• _OBJECTIVE_
Gather up the lines that contain "between".

- - - - -

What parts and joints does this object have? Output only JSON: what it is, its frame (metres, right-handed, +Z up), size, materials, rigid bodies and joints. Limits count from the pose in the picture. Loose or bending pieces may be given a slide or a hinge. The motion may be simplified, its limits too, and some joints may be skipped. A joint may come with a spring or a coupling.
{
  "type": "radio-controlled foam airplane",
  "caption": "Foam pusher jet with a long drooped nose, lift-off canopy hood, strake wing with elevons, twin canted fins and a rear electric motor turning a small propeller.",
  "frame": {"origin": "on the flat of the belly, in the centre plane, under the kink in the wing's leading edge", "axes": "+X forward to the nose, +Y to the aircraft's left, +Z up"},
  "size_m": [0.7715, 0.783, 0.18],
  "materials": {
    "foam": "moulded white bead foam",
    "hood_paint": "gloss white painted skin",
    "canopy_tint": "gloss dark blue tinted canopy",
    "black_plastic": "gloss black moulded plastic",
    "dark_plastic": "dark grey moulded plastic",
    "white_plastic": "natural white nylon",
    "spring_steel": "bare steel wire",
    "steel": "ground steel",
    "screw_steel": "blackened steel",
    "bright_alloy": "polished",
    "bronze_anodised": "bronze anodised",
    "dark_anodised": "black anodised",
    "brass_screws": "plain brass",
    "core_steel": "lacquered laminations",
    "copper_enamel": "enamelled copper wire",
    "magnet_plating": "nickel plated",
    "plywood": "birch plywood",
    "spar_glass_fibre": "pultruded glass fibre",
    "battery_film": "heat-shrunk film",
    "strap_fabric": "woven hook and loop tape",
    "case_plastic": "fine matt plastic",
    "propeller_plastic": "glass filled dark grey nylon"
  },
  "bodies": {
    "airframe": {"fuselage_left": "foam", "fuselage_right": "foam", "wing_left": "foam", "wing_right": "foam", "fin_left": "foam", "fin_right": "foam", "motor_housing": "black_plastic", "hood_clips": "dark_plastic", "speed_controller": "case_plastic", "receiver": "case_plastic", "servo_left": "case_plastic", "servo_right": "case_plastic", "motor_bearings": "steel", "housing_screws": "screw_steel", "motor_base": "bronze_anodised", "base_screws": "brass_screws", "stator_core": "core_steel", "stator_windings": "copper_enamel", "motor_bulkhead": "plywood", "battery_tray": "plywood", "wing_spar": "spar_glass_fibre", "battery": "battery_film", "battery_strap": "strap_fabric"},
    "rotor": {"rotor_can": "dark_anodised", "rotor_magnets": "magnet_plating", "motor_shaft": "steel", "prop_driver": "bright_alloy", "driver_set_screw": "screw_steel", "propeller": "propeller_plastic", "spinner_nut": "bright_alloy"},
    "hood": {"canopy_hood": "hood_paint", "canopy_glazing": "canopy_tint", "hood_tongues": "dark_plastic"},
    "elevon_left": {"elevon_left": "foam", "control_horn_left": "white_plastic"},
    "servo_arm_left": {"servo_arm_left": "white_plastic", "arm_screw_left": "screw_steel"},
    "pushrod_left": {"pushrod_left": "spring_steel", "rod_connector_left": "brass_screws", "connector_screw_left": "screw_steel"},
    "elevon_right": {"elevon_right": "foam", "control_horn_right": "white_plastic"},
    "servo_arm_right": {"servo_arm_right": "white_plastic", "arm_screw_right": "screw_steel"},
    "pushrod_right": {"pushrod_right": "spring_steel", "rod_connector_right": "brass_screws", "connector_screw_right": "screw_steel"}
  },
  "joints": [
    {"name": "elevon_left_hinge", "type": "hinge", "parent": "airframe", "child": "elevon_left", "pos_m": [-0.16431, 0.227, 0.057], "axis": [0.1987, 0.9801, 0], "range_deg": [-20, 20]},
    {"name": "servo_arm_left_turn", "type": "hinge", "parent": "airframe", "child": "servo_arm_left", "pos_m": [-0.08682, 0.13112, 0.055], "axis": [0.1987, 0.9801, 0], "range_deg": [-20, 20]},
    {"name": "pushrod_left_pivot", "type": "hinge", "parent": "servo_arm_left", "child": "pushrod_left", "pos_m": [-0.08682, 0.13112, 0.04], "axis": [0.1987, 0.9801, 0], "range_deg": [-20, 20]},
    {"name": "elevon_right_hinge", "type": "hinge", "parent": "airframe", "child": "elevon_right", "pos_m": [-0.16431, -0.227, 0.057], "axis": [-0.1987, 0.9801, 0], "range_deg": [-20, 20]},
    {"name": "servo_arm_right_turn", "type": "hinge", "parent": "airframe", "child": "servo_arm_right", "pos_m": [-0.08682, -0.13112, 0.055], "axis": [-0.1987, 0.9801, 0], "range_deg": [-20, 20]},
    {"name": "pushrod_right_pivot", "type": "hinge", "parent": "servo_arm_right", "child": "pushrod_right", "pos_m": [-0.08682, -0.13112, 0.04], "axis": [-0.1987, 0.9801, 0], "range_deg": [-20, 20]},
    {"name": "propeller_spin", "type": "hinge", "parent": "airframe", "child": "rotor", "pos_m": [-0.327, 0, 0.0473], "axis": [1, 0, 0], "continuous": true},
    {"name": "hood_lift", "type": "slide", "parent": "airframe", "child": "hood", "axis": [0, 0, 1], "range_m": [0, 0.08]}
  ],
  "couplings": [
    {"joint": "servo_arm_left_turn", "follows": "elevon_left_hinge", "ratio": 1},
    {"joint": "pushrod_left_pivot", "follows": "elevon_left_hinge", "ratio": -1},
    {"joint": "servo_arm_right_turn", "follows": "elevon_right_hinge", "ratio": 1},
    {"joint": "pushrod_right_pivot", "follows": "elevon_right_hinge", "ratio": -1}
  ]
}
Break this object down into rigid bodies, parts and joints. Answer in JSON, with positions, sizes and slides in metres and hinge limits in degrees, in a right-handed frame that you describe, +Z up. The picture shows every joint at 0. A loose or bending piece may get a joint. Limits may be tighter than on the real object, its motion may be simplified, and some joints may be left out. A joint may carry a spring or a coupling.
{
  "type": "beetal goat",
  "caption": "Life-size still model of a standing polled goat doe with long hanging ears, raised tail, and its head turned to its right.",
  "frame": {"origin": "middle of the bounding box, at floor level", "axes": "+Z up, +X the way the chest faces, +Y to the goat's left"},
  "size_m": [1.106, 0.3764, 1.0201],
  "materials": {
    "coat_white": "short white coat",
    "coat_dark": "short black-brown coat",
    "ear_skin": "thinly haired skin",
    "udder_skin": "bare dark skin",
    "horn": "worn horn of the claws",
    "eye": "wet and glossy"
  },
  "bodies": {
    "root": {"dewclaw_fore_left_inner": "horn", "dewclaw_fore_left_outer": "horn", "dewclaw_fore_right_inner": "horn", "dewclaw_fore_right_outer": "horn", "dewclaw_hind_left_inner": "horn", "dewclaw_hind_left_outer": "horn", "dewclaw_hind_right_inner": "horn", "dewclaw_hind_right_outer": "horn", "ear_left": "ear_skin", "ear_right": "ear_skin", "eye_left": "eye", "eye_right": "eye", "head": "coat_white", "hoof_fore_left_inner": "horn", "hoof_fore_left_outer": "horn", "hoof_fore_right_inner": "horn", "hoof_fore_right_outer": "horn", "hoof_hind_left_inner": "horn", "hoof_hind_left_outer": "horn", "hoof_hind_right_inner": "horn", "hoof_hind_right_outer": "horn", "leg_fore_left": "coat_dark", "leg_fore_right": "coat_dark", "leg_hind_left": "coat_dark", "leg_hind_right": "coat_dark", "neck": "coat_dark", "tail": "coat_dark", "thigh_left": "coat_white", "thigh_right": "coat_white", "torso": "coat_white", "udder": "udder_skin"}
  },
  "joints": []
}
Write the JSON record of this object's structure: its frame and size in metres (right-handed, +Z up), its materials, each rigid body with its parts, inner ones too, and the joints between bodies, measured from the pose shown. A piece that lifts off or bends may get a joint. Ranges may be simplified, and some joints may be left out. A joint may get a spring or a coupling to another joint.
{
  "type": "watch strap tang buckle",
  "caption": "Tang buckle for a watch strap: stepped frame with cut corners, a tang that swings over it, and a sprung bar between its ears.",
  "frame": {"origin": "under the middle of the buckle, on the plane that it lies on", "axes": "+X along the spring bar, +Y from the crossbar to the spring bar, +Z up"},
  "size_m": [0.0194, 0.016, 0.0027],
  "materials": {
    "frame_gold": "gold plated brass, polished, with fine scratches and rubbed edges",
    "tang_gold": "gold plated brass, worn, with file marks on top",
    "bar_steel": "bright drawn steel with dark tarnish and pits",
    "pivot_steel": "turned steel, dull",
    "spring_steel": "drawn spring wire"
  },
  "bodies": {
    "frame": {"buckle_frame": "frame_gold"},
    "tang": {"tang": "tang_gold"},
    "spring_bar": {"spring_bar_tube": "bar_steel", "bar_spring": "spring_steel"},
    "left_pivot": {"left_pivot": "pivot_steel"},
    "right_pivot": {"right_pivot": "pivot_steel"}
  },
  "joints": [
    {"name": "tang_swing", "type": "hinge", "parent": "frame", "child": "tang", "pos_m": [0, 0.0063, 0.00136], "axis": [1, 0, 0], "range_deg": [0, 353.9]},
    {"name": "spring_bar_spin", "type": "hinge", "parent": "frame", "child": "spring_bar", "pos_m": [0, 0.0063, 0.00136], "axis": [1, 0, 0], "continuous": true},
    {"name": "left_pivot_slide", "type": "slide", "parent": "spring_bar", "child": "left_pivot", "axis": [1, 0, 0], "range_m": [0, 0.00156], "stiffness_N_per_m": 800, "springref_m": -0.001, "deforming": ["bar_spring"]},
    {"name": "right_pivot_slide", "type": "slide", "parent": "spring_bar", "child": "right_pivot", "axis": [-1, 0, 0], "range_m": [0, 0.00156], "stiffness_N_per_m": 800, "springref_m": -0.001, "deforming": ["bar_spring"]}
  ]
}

- - - - -

• _ANSWER TO THE EXERCISE_
Write the JSON record of this object's structure: its frame and size in metres (right-handed, +Z up), its materials, each rigid body with its parts, inner ones too, and the joints between bodies, measured from the pose shown. A piece that lifts off or bends may get a joint. Ranges may be simplified, and some joints may be left out. A joint may get a spring or a coupling to another joint.
  "caption": "Tang buckle for a watch strap: stepped frame with cut corners, a tang that swings over it, and a sprung bar between its ears.",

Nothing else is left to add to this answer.